Ces normes, une fois adoptées, auront un impact direct sur le droit français. Elles seront vraisemblablement transposées dans notre ordre juridique par le biais de décrets, complétant ainsi le dispositif réglementaire existant. L’objectif est de créer un marché unique numérique où les interfaces homme-machine répondront à des critères communs de sécurité, d’ergonomie et de protection des données.
Les défis éthiques et la régulation future
Au-delà des aspects purement techniques et juridiques, la régulation des IHM industrielles soulève des questions éthiques fondamentales. Le Comité Consultatif National d’Éthique (CCNE) s’est saisi de la question et a publié en 2021 un avis sur les enjeux éthiques des interfaces cerveau-machine, qui pourrait préfigurer les débats à venir sur les IHM industrielles avancées.
Le législateur devra probablement intervenir dans un futur proche pour encadrer les aspects éthiques de l’utilisation des IHM, notamment en ce qui concerne le respect de l’autonomie des travailleurs et la protection de leur vie privée. Des réflexions sont en cours sur l’introduction d’un « droit à l’intervention humaine » qui garantirait qu’aucune décision importante ne puisse être prise uniquement sur la base d’un traitement automatisé.

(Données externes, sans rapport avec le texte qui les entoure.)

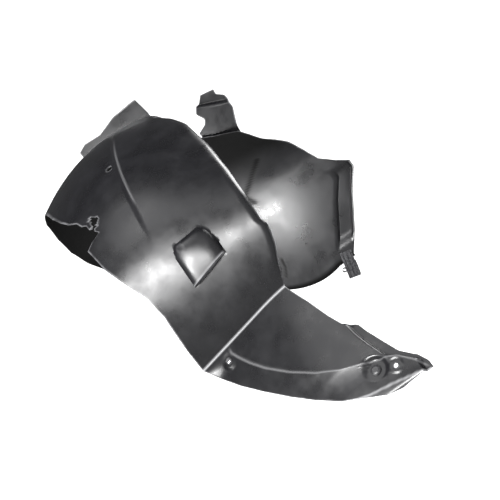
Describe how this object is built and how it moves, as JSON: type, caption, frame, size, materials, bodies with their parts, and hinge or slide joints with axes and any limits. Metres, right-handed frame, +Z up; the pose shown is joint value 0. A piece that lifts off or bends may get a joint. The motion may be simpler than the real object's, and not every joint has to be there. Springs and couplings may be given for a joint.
{
  "type": "wheel arch liner",
  "caption": "Thin moulded liner that wraps over a front wheel, with a bent tongue at the front, an air scoop, a torn inboard edge, push rivets and a folded clip at the rear foot.",
  "frame": {"origin": "middle of the screw hole in the roof's recessed seat, halfway through the sheet", "axes": "+X rearward along the arch, +Y inboard along the wheel's axle, +Z up. The wheel's centre is at X +0.149, Z -0.310."},
  "size_m": [0.912, 0.592, 0.649],
  "materials": {
    "liner_plastic": "satin to glossy black moulded polypropylene",
    "clip_steel": "dull phosphated spring steel",
    "rivet_plastic": "black nylon",
    "rivet_steel": "zinc-plated"
  },
  "bodies": {
    "root": {"liner": "liner_plastic", "sill_clip": "clip_steel", "tongue_rivet": "rivet_plastic", "edge_rivet": "rivet_steel"}
  },
  "joints": []
}
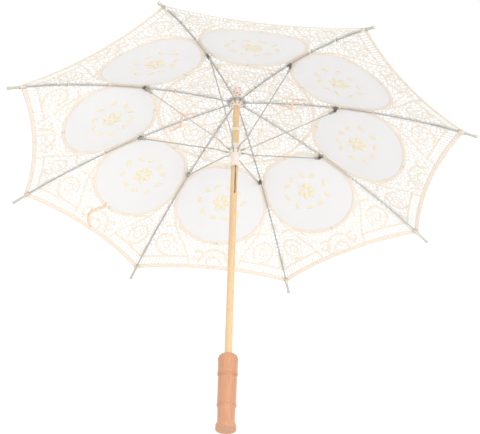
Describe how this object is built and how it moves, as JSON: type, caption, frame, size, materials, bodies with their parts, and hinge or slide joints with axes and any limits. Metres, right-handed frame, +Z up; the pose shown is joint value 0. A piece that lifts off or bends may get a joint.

La régulation des interfaces homme-machine dans l’industrie se trouve à la croisée du droit du travail, du droit de la responsabilité et du droit des nouvelles technologies. Elle illustre la nécessité d’une approche juridique flexible et évolutive, capable de s’adapter aux innovations technologiques tout en préservant les droits fondamentaux des travailleurs. L’avenir de cette régulation reposera sur un équilibre délicat entre promotion de l’innovation et protection de l’humain dans un environnement industriel en constante mutation.